Nitrogen and cobalt co-doped zinc oxide nanowires – Viable photoanodes for hydrogen generation via photoelectrochemical water splitting

Abstract

Photoelectrochemical (PEC) water splitting has been considered as a promising and environmentally benign approach for efficient and economic hydrogen generation by utilization of solar energy. Development of semiconductor materials with low band gap, high photoelectrochemical activity and stability has been of particular interest for a viable PEC water splitting system. In this study, Co doped ZnO, .i.e., (Zn0.95Co0.05)O nanowires (NWs) was selected as the composition for further co-doping with nitrogen by comparing solar to hydrogen efficiency (SHE) of ZnO NWs with that of various compositions of (Zn1−xCox)O NWs (x = 0, 0.05, 0.1). Furthermore, nanostructured vertically aligned Co and N-doped ZnO, .i.e., (Zn1−xCox)O:N NWs (x = 0.05) have been studied as photoanodes for PEC water splitting.

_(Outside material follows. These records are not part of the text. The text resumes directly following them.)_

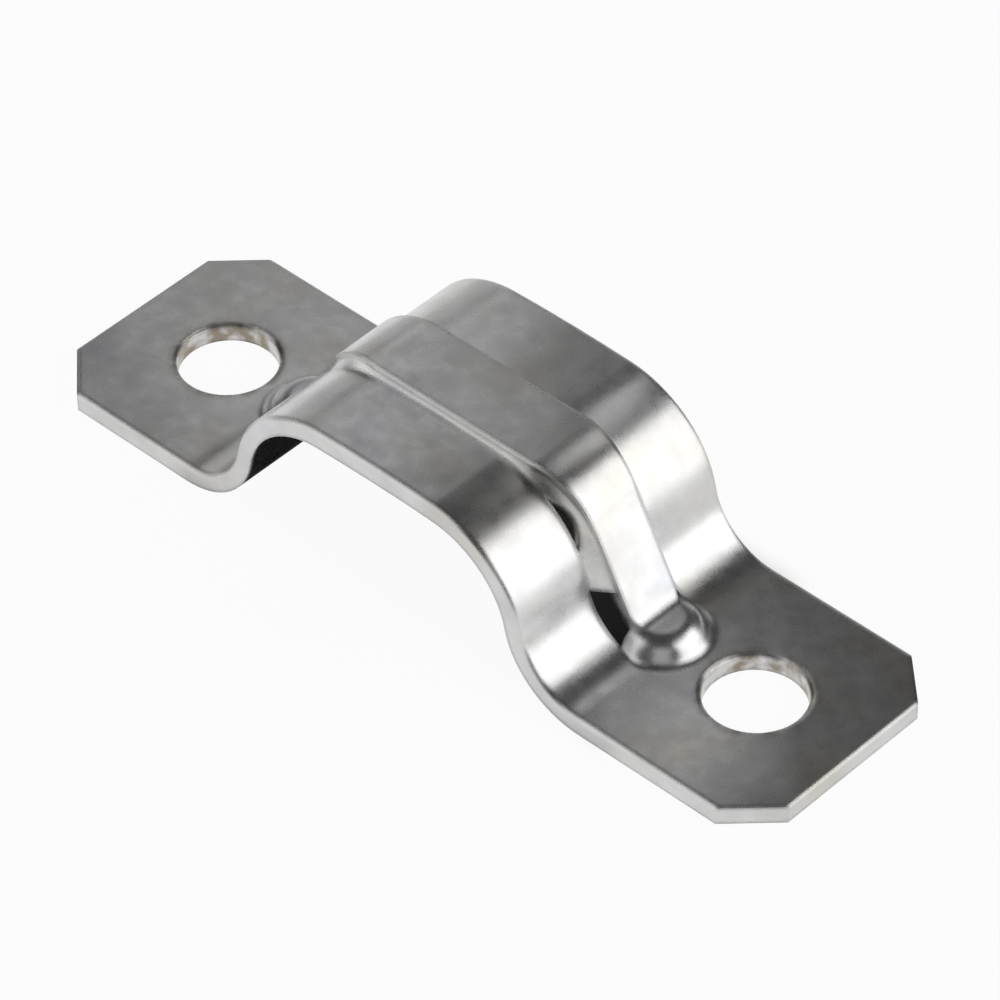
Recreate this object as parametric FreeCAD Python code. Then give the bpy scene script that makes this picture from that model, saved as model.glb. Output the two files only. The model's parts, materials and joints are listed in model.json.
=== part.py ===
import FreeCAD, Part
import math
import os

# Two-hole conduit strap, pressed from one strip of steel.
# Frame: millimetres, +X along the strap, +Y across it, +Z up.  The origin is the middle of
# the strap on the mounting surface, so the undersides of both feet lie at Z = 0.

# Blank
strap_length = 64.4
strap_width = 19.0
sheet = 1.4
foot_corner_x = 3.3
foot_corner_y = 3.2
edge_roll = 0.3

# Screw holes
hole_spacing = 47.8
hole_radius = 3.5
hole_roll = 0.3

# Saddle: a broad low arch, a little to the left of the middle of the feet
arch_shift = -0.7
arch_height = 12.2
crown_radius = 128.0
shoulder_radius = 8.1
shoulder_reach = 4.9
heel_radius = 5.0

# Raised rib along the middle of the strap
rib_rise = 0.6
rib_sheet = 1.2
window_half_width = 3.05
rib_corner_reach = 10.1
rib_corner_radius = 5.0
flank_foot_reach = 14.9
flank_foot_height = 4.0
crown_half_width = 2.85
flank_half_width = 2.15
taper_start = 7.0
taper_end = 12.0

# Side walls that join the rib to the bands.  Angles turn about the centre of a shoulder, from
# level (0) to upright (90).  A share of 1 brings a wall's lip just to the edge of the band.
slot_top_angle = {-1: 30.0, 1: 62.0}
slot_bottom_angle = {-1: 12.0, 1: 24.0}
wall_bottom_angle = {-1: 2.0, 1: 7.0}
joined_share = 1.2
slot_share = 0.45
wall_drop = 0.35
wall_root = 0.35
wall_inset = 0.05
wall_skin = 0.08
wall_sheet = 0.9
station_angle = 4.0
station_step = 1.2

# Toe: the rib steps down on to the foot; round in plan, drawn up with soft edges, hollow below
toe_top = 3.0
toe_start = 15.0
toe_centre = 15.7
toe_top_half_width = 2.35
toe_base_half_width = 3.35
toe_skirt_half_width = 4.3
toe_top_round = 1.6
toe_base_round = 0.8
toe_hollow_half_width = 1.95
toe_blend = 1.2
tongue_reach = 17.0
tongue_half_width = 1.0

clearance = 1.0
touch = 0.01

rib_top = arch_height + rib_rise
down = FreeCAD.Vector(0, 0, -1)


def point(x, z, y=0.0):
    return FreeCAD.Vector(x, y, z)


def line(start, end):
    return Part.LineSegment(start, end).toShape()


def unit(direction):
    return FreeCAD.Vector(direction).normalize()


def bend(centre, radius, start, end):
    """Arc of under half a turn about centre, from one direction to another."""
    middle = unit(unit(start) + unit(end))
    ends = [centre + direction * radius for direction in (unit(start), middle, unit(end))]
    return Part.Arc(*ends).toShape()


def box(x0, x1, y0, y1, z0, z1):
    return Part.makeBox(x1 - x0, y1 - y0, z1 - z0, FreeCAD.Vector(x0, y0, z0))


def solid_between(edges, y0, y1):
    """Solid from a closed outline in the XZ plane, between two values of Y."""
    face = Part.Face(Part.Wire(Part.__sortEdges__(edges)))
    face.translate(FreeCAD.Vector(0, y0, 0))
    return face.extrude(FreeCAD.Vector(0, y1 - y0, 0))


# --- Bent strip -------------------------------------------------------------------------

def band_centres(side):
    """Centres of the crown, shoulder and heel arcs on one side."""
    crown = point(arch_shift, arch_height - crown_radius)
    reach = crown_radius - shoulder_radius
    turn = math.asin(shoulder_reach / reach)
    shoulder = crown + point(side * reach * math.sin(turn), reach * math.cos(turn))
    rise = sheet + heel_radius - shoulder.z
    across = math.sqrt((shoulder_radius + heel_radius) ** 2 - rise ** 2)
    heel = shoulder + point(side * across, rise)
    return crown, shoulder, heel


def band_line(depth):
    """Profile of the strip from end to end, this far below its upper surface."""
    crown, right_shoulder, right_heel = band_centres(1)
    left_shoulder = band_centres(-1)[1]
    edges = [bend(crown, crown_radius - depth, left_shoulder - crown, right_shoulder - crown)]
    for side in (-1, 1):
        shoulder, heel = band_centres(side)[1:]
        edges.append(bend(shoulder, shoulder_radius - depth, shoulder - crown, heel - shoulder))
        edges.append(bend(heel, heel_radius + depth, shoulder - heel, down))
        foot = heel + down * (heel_radius + depth)
        edges.append(line(foot, point(side * strap_length / 2, foot.z)))
    return edges


def bent_strip():
    """The strip at full width, with its long upper edges rolled over by the shear."""
    edges = band_line(0.0) + band_line(sheet)
    for side in (-1, 1):
        end = side * strap_length / 2
        edges.append(line(point(end, 0.0), point(end, sheet)))
    solid = solid_between(edges, -strap_width / 2, strap_width / 2)
    upper = Part.Compound(band_line(0.0))
    rolled = []
    for edge in solid.Edges:
        middle = edge.valueAt((edge.FirstParameter + edge.LastParameter) / 2)
        near_side = abs(abs(middle.y) - strap_width / 2) < touch
        in_plane = Part.Vertex(middle.x, 0, middle.z)
        if near_side and upper.distToShape(in_plane)[0] < touch:
            rolled.append(edge)
    return solid.makeFillet(edge_roll, rolled)


def space_below():
    """The space under the strip, from its underside down past the mounting surface."""
    edges = band_line(sheet)
    corners = [point(-strap_length / 2, 0), point(-strap_length / 2, -clearance)]
    corners += [point(strap_length / 2, -clearance), point(strap_length / 2, 0)]
    for start, end in zip(corners, corners[1:]):
        edges.append(line(start, end))
    return solid_between(edges, -strap_width / 2, strap_width / 2)


def corner_cuts():
    """Triangular prisms that clip the four outer corners of the feet."""
    cuts = []
    for side_x in (-1, 1):
        for side_y in (-1, 1):
            tip = FreeCAD.Vector(side_x * strap_length / 2, side_y * strap_width / 2, -clearance)
            along = tip - FreeCAD.Vector(side_x * foot_corner_x, 0, 0)
            across = tip - FreeCAD.Vector(0, side_y * foot_corner_y, 0)
            face = Part.Face(Part.makePolygon([tip, along, across, tip]))
            cuts.append(face.extrude(FreeCAD.Vector(0, 0, sheet + 2 * clearance)))
    return cuts


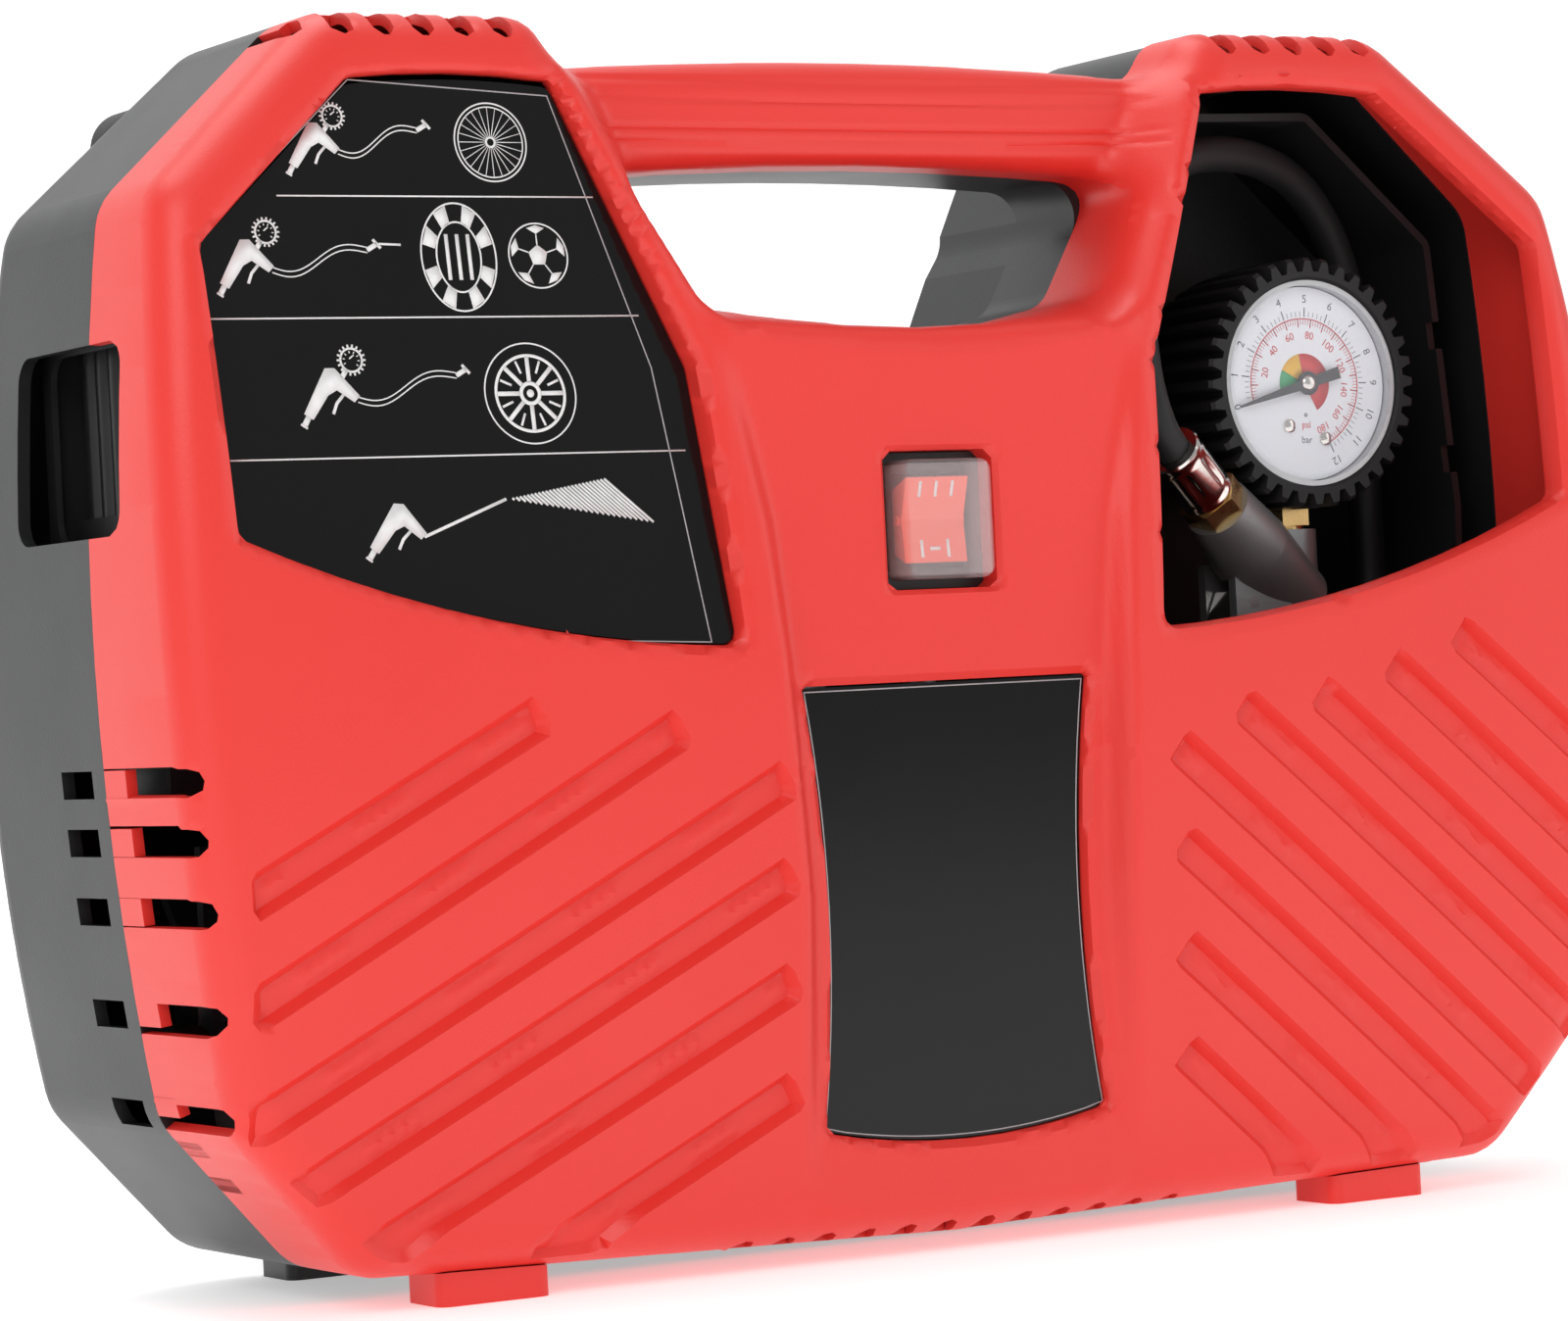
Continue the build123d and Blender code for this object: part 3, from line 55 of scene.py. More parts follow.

An optimal SHE of 1.39% the highest reported so far to the best of our knowledge for ZnO based photoanodes was obtained for the co-doped NWs, (Zn0.95Co0.05)O:N - 600 NWs generated at 600 °C in ammonia atmosphere. Further, (Zn0.95Co0.05)O:N-600 NWs exhibited excellent photoelectrochemical stability under illumination compared to pure ZnO NWs. These promising results suggest the potential of (Zn0.95Co0.05)O:N-600 NWs as a viable photoanode in PEC water splitting cell. Additionally, theoretical first principles study conducted explains the beneficial effects of Co and N co-doping on both, the electronic structure and the band gap of ZnO.